Sixth, make offers and start to negotiate.
- Once you find a suitable property or properties that you like, start to make offers. Try to gauge the seller’s price range by asking questions and being nice. Sometimes, just asking the right questions will lead you to the answer. As a general guideline, don’t make an offer until he has given his last price.
- Negotiation is a skill. Many good negotiators use principles of Neuro-Linguistic Programming to drive the negotiation process.
- If a property is really good and the market is moving fast, don’t delay. Make a written offer with an earnest money deposit attached to it. If the price is already good, don’t make a lower offer anymore because I’ve been in situations where the buyer lost out on the property because they still tried to get a lower price and someone beat them to it.
- Don’t be afraid to negotiate with multiple sellers at the same time. If you are making low offers, you don’t know which seller will accept so always keep your options open.

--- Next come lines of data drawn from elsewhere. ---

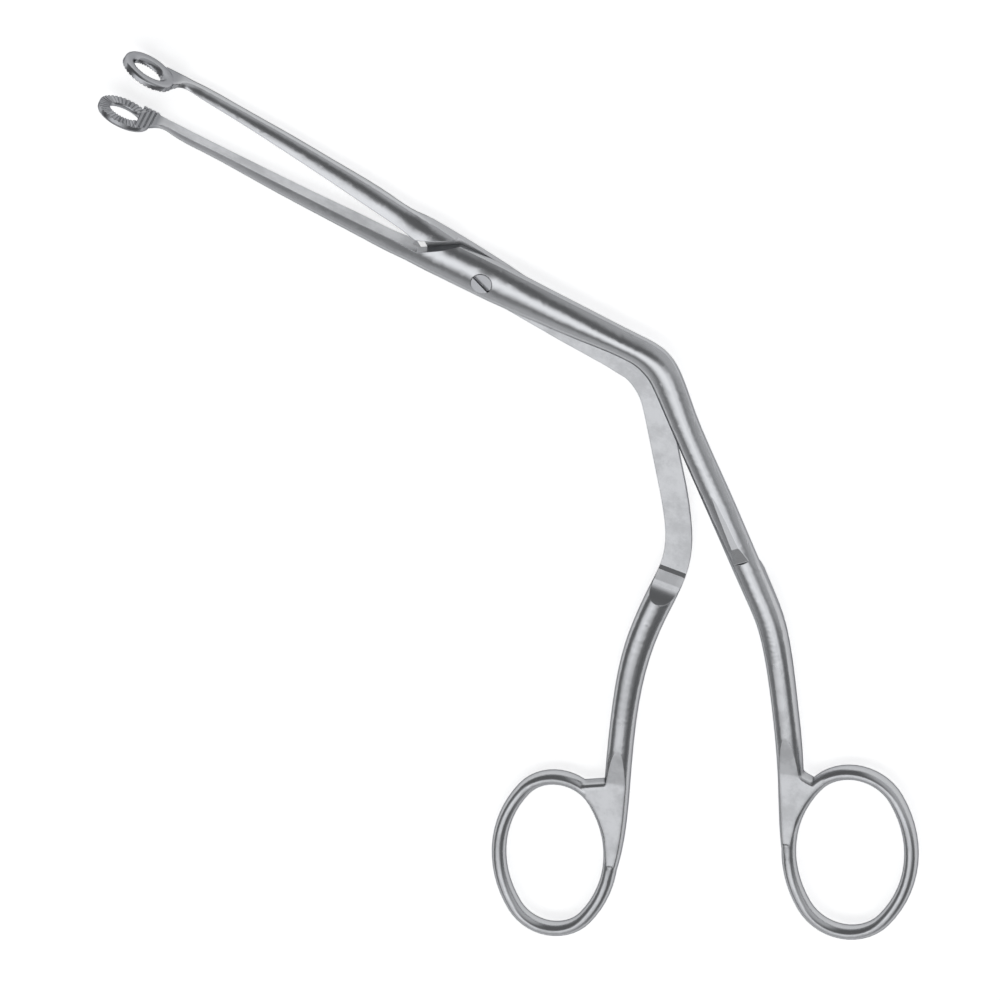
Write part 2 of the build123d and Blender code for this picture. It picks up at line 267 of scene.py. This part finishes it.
# Table: a sheet of matt white laminate that the forceps lie on. It spreads light evenly, shows
# as plain white, and keeps a soft shadow around the steel.
TABLE_SIZE = 30.0
TABLE_COLOUR = "#F2F2F2"
TABLE_ROUGHNESS = 0.9
TABLE_GLOW = 0.62  # lifts it to white for the camera and for reflections, and lights nothing

bpy.ops.mesh.primitive_plane_add(size=TABLE_SIZE, location=(0, 0, 0))
table = bpy.context.object
table.name = "studio_table"
laminate = bpy.data.materials.new("matt_white_laminate")
laminate.use_nodes = True
tree = laminate.node_tree
shader = tree.nodes["Principled BSDF"]
shader.inputs["Base Color"].default_value = linear(TABLE_COLOUR)
shader.inputs["Roughness"].default_value = TABLE_ROUGHNESS
shader.inputs["Specular IOR Level"].default_value = 0.0
rays = add_node(tree, "LightPath")
seen = rays.outputs["Is Camera Ray"]
for ray_kind in ("Is Glossy Ray", "Is Transmission Ray"):
    seen = add_node(tree, "Math", {"operation": "MAXIMUM"}, {0: seen, 1: rays.outputs[ray_kind]})
shown = add_node(tree, "Math", {"operation": "MULTIPLY"}, {0: seen, 1: TABLE_GLOW})
glow = add_node(tree, "Emission", inputs={"Strength": shown})
both = add_node(tree, "AddShader", inputs={0: shader, 1: glow})
tree.links.new(both.outputs[0], tree.nodes["Material Output"].inputs["Surface"])
table.data.materials.append(laminate)

# Lights: one long strip softbox overhead, with weak glows from the near and the far side. The
# rest of the room is dim, so each buffed crown shows a bright band between dark ones.
STRIP_CENTRE = Vector((0.03, -0.30, 0.95))
STRIP_ALONG = Vector((0.93, 0.36, 0.08))
STRIP_LEVEL = 1.25
HORIZON_LEVEL = 0.2
HORIZON_TOP = 0.3
ROOM_LEVEL = 0.18
ROOM_COLOUR = "#FCFDFF"
LAMP_SIZE = 0.9
LAMP_POWER = 0.6
LAMP_DISTANCE = 1.3

room = bpy.data.worlds.new("softbox_room")
bpy.context.scene.world = room
room.use_nodes = True
room_tree = room.node_tree
view = add_node(room_tree, "TexCoord").outputs["Generated"]


def sky_patch(toward_light, edge_degrees, core_degrees, level):
    """Round patch of light on the room, full inside its core and fading out to its edge."""
    facing = add_node(
        room_tree,
        "VectorMath",
        {"operation": "DOT_PRODUCT"},
        {0: view, 1: Vector(toward_light).normalized()},
    )
    return add_node(
        room_tree,
        "MapRange",
        SMOOTH,
        {
            "Value": facing.outputs["Value"],
            "From Min": math.cos(math.radians(edge_degrees)),
            "From Max": math.cos(math.radians(core_degrees)),
            "To Min": 0.0,
            "To Max": level,
        },
    )


def strip_width(side_direction, core_degrees, edge_degrees):
    """Fades a strip of light out at both of its sides along the given direction."""
    offset = add_node(
        room_tree,
        "VectorMath",
        {"operation": "DOT_PRODUCT"},
        {0: view, 1: side_direction.normalized()},
    )
    distance = add_node(room_tree, "Math", {"operation": "ABSOLUTE"}, {0: offset.outputs["Value"]})
    return add_node(
        room_tree,
        "MapRange",
        SMOOTH,
        {
            "Value": distance,
            "From Min": math.sin(math.radians(core_degrees)),
            "From Max": math.sin(math.radians(edge_degrees)),
            "To Min": 1.0,
            "To Max": 0.0,
        },
    )


strip_across = STRIP_CENTRE.cross(STRIP_ALONG)
width = strip_width(strip_across, core_degrees=3, edge_degrees=22)
length = strip_width(strip_across.cross(STRIP_CENTRE), core_degrees=30, edge_degrees=56)
strip = add_node(room_tree, "Math", {"operation": "MULTIPLY"}, {0: width, 1: length})
overhead = add_node(room_tree, "Math", {"operation": "MULTIPLY"}, {0: strip, 1: STRIP_LEVEL})
near_glow = sky_patch((0.17, -0.98, 0.03), edge_degrees=50, core_degrees=20, level=0.5)
far_glow = sky_patch((0.54, 0.80, 0.27), edge_degrees=56, core_degrees=22, level=0.5)
rise = add_node(room_tree, "SeparateXYZ", inputs={"Vector": view})
horizon = add_node(
    room_tree,
    "MapRange",
    SMOOTH,
    {
        "Value": rise.outputs["Z"],
        "From Min": 0.0,
        "From Max": HORIZON_TOP,
        "To Min": HORIZON_LEVEL,
        "To Max": 0.0,
    },
)
total = ROOM_LEVEL
for light in (overhead, near_glow, far_glow, horizon):
    total = add_node(room_tree, "Math", {"operation": "ADD"}, {0: total, 1: light})
background = room_tree.nodes["Background"]
background.inputs["Color"].default_value = linear(ROOM_COLOUR)
room_tree.links.new(total.outputs[0], background.inputs["Strength"])

lamp_data = bpy.data.lights.new("softbox", "AREA")
lamp_data.size = LAMP_SIZE
lamp_data.energy = LAMP_POWER
lamp = bpy.data.objects.new("softbox", lamp_data)
bpy.context.collection.objects.link(lamp)
lamp.location = LAMP_DISTANCE * STRIP_CENTRE
lamp.rotation_mode = "QUATERNION"
lamp.rotation_quaternion = (-lamp.location).to_track_quat("-Z", "Y")

# Camera: a long lens that looks down on the forceps, tilted towards the upper jaw and turned so
# that the jaws point to the upper left.
TILT = math.radians(30.0)
ROLL = math.radians(26.1)
FRAME_WIDTH = 0.2138
AIM_OFFSET = Vector((0.02384, -0.04735, 0))
LENS = 1500.0
SENSOR = 36.0

pivot = Vector(frame["joints"][0]["pos_m"])
toward = Vector((0, math.sin(TILT), math.cos(TILT)))
across = Vector((0, math.cos(TILT), -math.sin(TILT)))
right = math.cos(ROLL) * Vector((1, 0, 0)) + math.sin(ROLL) * across
up = math.cos(ROLL) * across - math.sin(ROLL) * Vector((1, 0, 0))
camera_data = bpy.data.cameras.new("long_lens")
camera_data.sensor_width = SENSOR
camera_data.lens = LENS
camera = bpy.data.objects.new("long_lens", camera_data)
bpy.context.collection.objects.link(camera)
bpy.context.scene.camera = camera
camera.rotation_mode = "QUATERNION"
camera.rotation_quaternion = Matrix((right, up, toward)).transposed().to_quaternion()
camera.location = pivot + AIM_OFFSET + toward * (FRAME_WIDTH * LENS / SENSOR)
bpy.context.scene.view_settings.view_transform = "Standard"
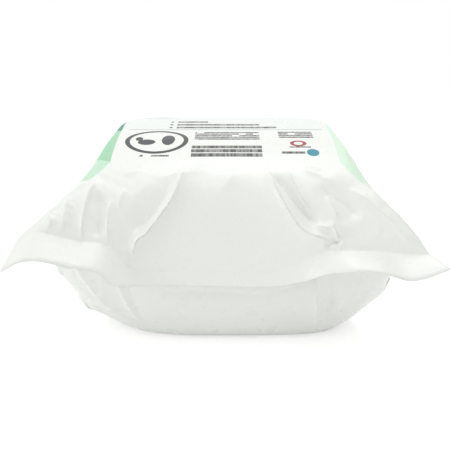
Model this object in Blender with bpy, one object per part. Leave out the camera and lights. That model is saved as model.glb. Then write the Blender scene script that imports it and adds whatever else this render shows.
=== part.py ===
"""Film pack of premoistened wipes, lying on its back panel.

One sealed bag of thin film round an upright roll of wipes. The film is a tube:
its upper and lower sheets are flat on each other at the end seals and at the
ears, and part round the roll in between. Metres, +Z up, near end towards -Y.
"""
import math

import bmesh
import bpy
from mathutils import Vector

# The roll inside, standing on its end
ROLL_RADIUS = 0.1085
ROLL_HEIGHT = 0.152

# How the film lies over the roll's two ends: level from side to side, and
# drawn down towards the near and the far seal
SIDE_EASE = 0.002
TOP_EASE = 0.003
END_DRAW = 0.012
END_DRAW_POWER = 2.66
TOP_EDGE_ROUND = 0.0055
TOP_NEAR_REACH = 0.105
TOP_FAR_REACH = 0.106
TOP_NEAR_SQUARENESS = 6.4
TOP_FAR_SQUARENESS = 2.6
TOP_TAPER = 0.07
BASE_NEAR_REACH = 0.122
BASE_FAR_REACH = 0.110
BASE_LEFT_SQUARENESS = 3.7
BASE_RIGHT_SQUARENESS = 6.2
RIM_BOW = 0.06

# Where the film bends between rim and edge, as a share of the way, and how high:
# on the slopes to the ends and the steep sides, above and below
END_KNEE_SHARE = 0.36
SIDE_KNEE_SHARE = 0.60
CORNER_FILM_SHARE = 0.53
CORNER_FILM_LIFT = 0.49
SIDE_FILM_SHARE = 0.74
SIDE_FILM_LIFT = 0.12
STEEP_FROM = 0.715
STEEP_SPAN = 0.20

# The film itself
FOLD_THICKNESS = 0.0012
WIDTH_SLACK = 0.0025
LENGTH_SLACK = 0.008
SIDE_BULGE = 0.0035
SHOULDER_RISE = 0.014
SIDE_FLARE = 2.1

# Where the two layers lie on each other at an ear, as shares of the film from its corner
EAR_ACROSS = 0.17
EAR_LENGTHWISE = 0.37
EAR_OPENING = 0.6

# The seal at the near end, at mid height
SEAL_WIDTH = 0.028
NEAR_SEAL_REACH = 0.151
NEAR_SEAL_HEIGHT = 0.072
NEAR_EAR_REACH = 0.160
NEAR_EAR_HALF_SPAN = 0.165
NEAR_SEAL_SPLAY = 0.010
NEAR_FLARE = 2.4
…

- If you plan to flip the property, negotiate for longer payment terms to give you enough time to find a buyer. In an average market, I usually plan to sell within 3 to 6 months. If the market is hot, meaning there are many buyers, it’s faster and properties sell in lessthan 3 months. In a slower market, it could take a year or more.
- If you plan to rent it out, it’s best to close quickly so you can move quickly to rent it out and start getting cashflow.
Seventh, close the deal
- Once an offer is accepted, you move into closing. This means preparing the paperwork to transfer ownership to you.
- If you intend to flip the property, a contract-to-sell is usually enough. You will put the property under control and when you find a buyer, you assign the contract to them. You don’t want to transfer the property to your name because then you’d already pay the capital gains tax of 6%.
- Otherwise, you will want to execute a Deed of Absolute Sale. This is the required document to transfer the ownership to you.
- If you used bank financing, you will also be signing your mortgage agreement.
Eight, improve the property.
- If you will live in it, improve the property to fit your tastes and lifestyle. It’s important to live in a place that you’ll be comfortable in. Just understand that all improvements do not necessarily translate to higher value on resale. Meaning, if you spent Php1M for improvements, it’s not automatic that the property value increases by Php1M also.
- If you will flip or rent it, the improvements will depend on your target market. Here are some quick guidelines. Feel free to look around, compare and copy.
- Economic and socialized housing don’t need it beautiful just clean and liveable. Sometimes a smooth cement finish and plain white paint is enough.
- Mid-range housing will require more. You’ll want to make it look both beautiful and functional – something that will make them both want to live there and be proud of it.
- High-end properties will require recognizable brand names and high-end finish. Put emphasis on the materials used. Get expert designers to help you make it stand out.
- If you will hold it, build a fence if you can to keep out squatters.
Ninth, use, rent or sell.
- Enjoy the fruit of your labor and use the property forever or until someone offers to buy at a good price.
- If you plan to flip or rent out, start marketing! Marketing deserves it own post but here are some quick tips.
- Take good pictures
- Post in multiple sites. There are many sites that offer free posting.
- Print flyers and leave it on the front desk of the condominium or at the guard house if it’s a subdivision. Hand it out to businesses in the area, the owners may be interested.
- Share it on Facebook.
- Send emails to your friends and ask them to forward it to their friends.
- Finally, hustle.
- Once it’s rented or sold, congratulations! Send me an email describing the experience or better yet, treat me to lunch! Then go to your next deal.
Tenth, before you wrap up this deal, make sure to tie up loose ends. Follow-up the paper work. Don’t forget to get your title and tax declaration.
That wraps up this quick guide on how to start in real estate investing. I suggest you continue your journey by attending seminars, reading books and learning more. Then start looking at properties.